Alfarrabista resiste na Rua das Flores com renda dez vezes mais alta
Novo contrato subiu a renda do alfarrabista de 85 para 850 euros. Ele diz que vai aguentar enquanto puder.
É um novo ano, a Primavera já chegou e João Soares ainda continua a manter a sua livraria de portas abertas no número 40 da Rua das Flores, no Porto. Uma vitória com custos muito elevados para o alfarrabista que há cerca de seis meses foi avisado que o seu tempo por ali tinha chegado ao fim. De 85 euros de renda mensal, que dizia pagar em Outubro, passou para 850 euros. “Vou tentar aguentar o máximo de tempo possível”, diz, sem saber exactamente quanto é que isso é.
Em Setembro do ano passado, os proprietários do prédio onde João Soares mantém a livraria de portas abertas há cerca de 20 anos, avisaram-no verbalmente que o seu tempo por ali tinha chegado ao fim. A razão era a mesma que afecta tantos antigos residentes e comerciantes do centro histórico: o edifício ia ser vendido e os inquilinos antigos tinham que sair. Deram-lhe, primeiro, 60 dias para abandonar o local, mas o prazo acabou esticado até ao final do ano, com a possibilidade de receber uma indemnização de 50 mil euros. Políticos locais e a Sociedade de Reabilitação Urbana apontaram caminhos ao alfarrabista de 72 anos, depois de a história ter chegado aos jornais. E ele até admitia sair, desde que fosse para um local onde passasse gente, embora preferisse continuar na localização de sempre. E é aí que continua ainda hoje.
João Soares explica que o prédio ainda não foi vendido e que lhe foi proposto um novo contrato, pelos proprietários. Pode ficar, pelo menos, por cinco anos, desde que pague uma renda mensal de 850 euros. A situação poderá ser revista no caso de o imóvel ser, efectivamente, vendido, e os novos donos quererem fazer obras profundas e prolongadas.
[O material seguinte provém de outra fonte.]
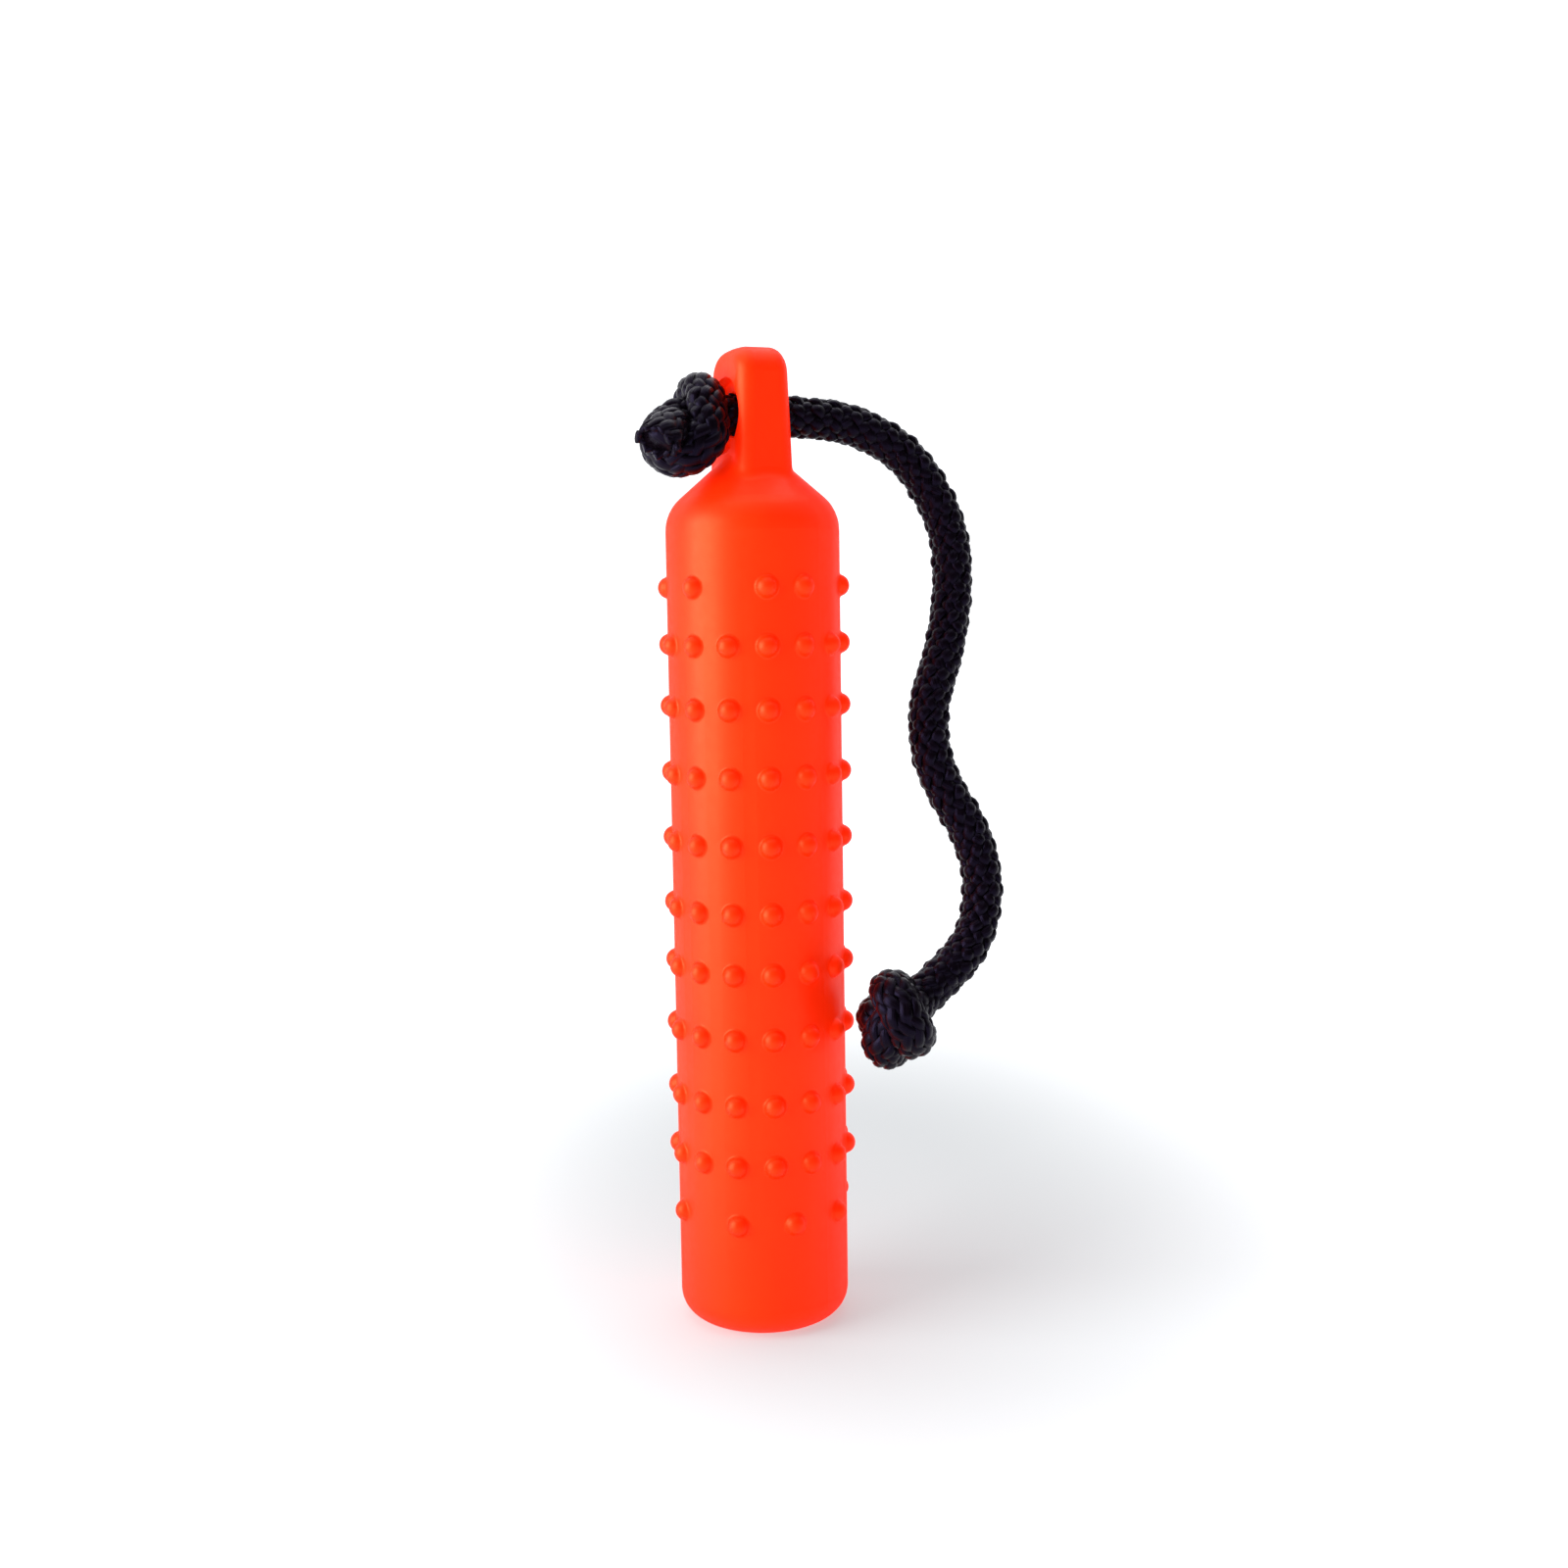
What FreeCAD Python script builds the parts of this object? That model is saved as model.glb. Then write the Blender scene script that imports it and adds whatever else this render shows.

Ou seja, “não ficou nada decidido em definitivo”, diz o alfarrabista, mas por enquanto o negócio continua.
Por quanto tempo é que João Soares não sabe, já que o valor da renda actual é, diz, “um exagero”. “É uma solução muito cara porque os portugueses estão a vir cada vez menos. Os turistas entram mais para fotografar, levam umas coisas leves, um postal ou assim. O livro está a ir com alguma dificuldade”, diz.
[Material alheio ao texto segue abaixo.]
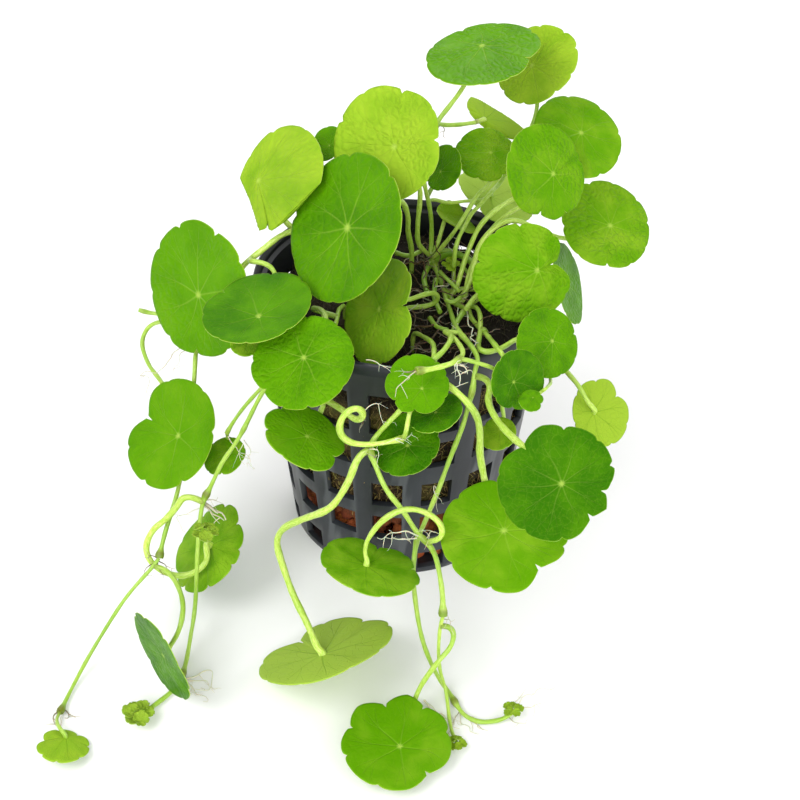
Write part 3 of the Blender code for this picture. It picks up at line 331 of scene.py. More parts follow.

O que segura a actividade é que o ex-funcionário bancário tem uma reforma que o ajuda a pagar as contas e a livraria, admite, “é para matar um bocado o vício”, iniciado em 1955, quando comprou o primeiro livro usado. Por isso, a única garantia que deixa é que vai “tentar aguentar o máximo de tempo possível”. “É tudo uma questão de resistência”, diz. O que, neste caso, significa que a Rua das Flores ainda continua a ter um alfarrabista no número 40.